I've got no problem with bruises and blisters. Bring it on. I'd enjoy the fight with someone my own size. Saw a gym for women's boxing opening up down the road this week. hm. (if someone hits me in the face who is not a kid of mine, do i get to knock them down?)

this is not where i thought i'd find myself at this age, but I can't remember where I thought I'd be....
So, I have five years to get myself to a place where I am more proud and have more ability to look around with acceptance. Or five weeks, or five minutes.
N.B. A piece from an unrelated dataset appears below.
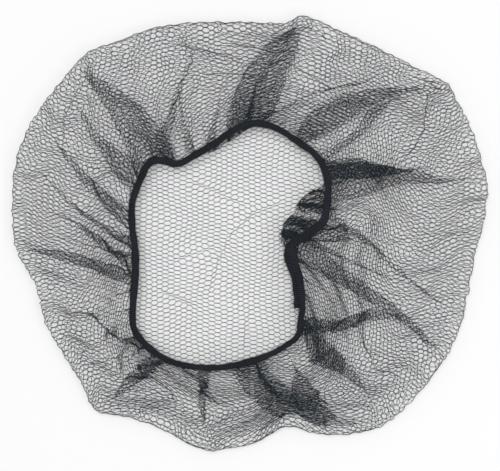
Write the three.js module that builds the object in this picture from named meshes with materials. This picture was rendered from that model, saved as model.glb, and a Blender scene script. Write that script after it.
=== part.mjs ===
// A hairnet lying on its crown, with its elastic edge up: one round bag of net, pleated onto a narrow elastic band.
// Millimetres. +Z is up, X runs along the longer side of the footprint and Y along the shorter one.
// The origin is the middle of the footprint, on the surface that the crown lies on.

import * as THREE from "three";

// Footprint of the bag as it lies, measured to its outer fold
const capLength = 300;
const capBreadth = 273.5;

// The net cloth, and the air kept between two layers of it that lie folded on each other
const netWall = 1;
const layerGap = 0.6;

// Heights of the cloth's middle: where it has turned over at the outer fold, and where it meets the band
const foldHeight = 8.5;
const edgeHeight = 13.5;
const puffHeight = 3;

// How far the outer fold bulges past the flat crown
const foldBulge = 5;

// The elastic band: a flat knitted strip, sewn into a loop with its two ends lapped
const bandWidth = 4.8;
const bandThickness = 1.7;
const lapLength = 34;
const lapRamp = 12;
const lapShift = 1.6;
const bandClearance = 0.4;

// The seam: the net runs on under the band by this much to each side of its line. At most tuckReach more of it
// hangs loose inside the loop, drooping by this share of its reach.
const hemWidth = 1.2;
const tuckReach = 20;
const tuckDroopShare = 0.22;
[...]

I'm tired of my tired out resentments, they really are 'unreal' and I have the choice to feel them, or to at least, examine them and rather than resent the place I am in, just accept what it is.
sure.
I've been a stay at home mom full time for three and a half years, its the first time since I was fifteen that I haven't worked at a paying job. no biggie, but the whole 'not being paid' thing is actually one of the bugs in my brain. I watch the kids for my payback all the time, the way the youngest one plucks at the skin between my thumb and forefinger is about 12 bucks an hour and when my four year old fiddles with my bellybutton in a flashback to his younger days, thats a bonus check...
I am tired, I slept on the pullout bed last night by myself and it was unbelievably good. but I'm still tired.. I think I've got to pile on some vitamin d or have my iron checked. My life can't actually be this draining, right? Why have I purchased toy hammers for my kids? - was that downright dumb? was it? they are hitting everything! dumb? motherly? do we want to investigate? NO.

2 comments:

Viv said...

The worst outcome from doing things like getting your iron checked would be to hear, "there is nothing wrong with you, we can't give you a pill, we can't make it better," so THAT is a large part of why I don't do it. I highly suspect that my own life just *is* that tiring.

Jen said...

Okay, you are so okay. I hate that I don't get a paycheck. It's a huge kick in the box. I had huge plans about 20 years ago to rule the corporate world. Then I discovered I was creative and really, really maternal. Damn that estrogen. Anyhoo. It's super hard. I can't decide if I love what I do or hate it. Maybe both. I bought a marshmallow gun and a marble run/track. NOT FOR ME, for my boys. Marbles and a gun that they fit in. Stupid? Totally. I am dodging marbles that are being shot through a gun. Maybe that should be my blog name. dodging marbles shot through a gun!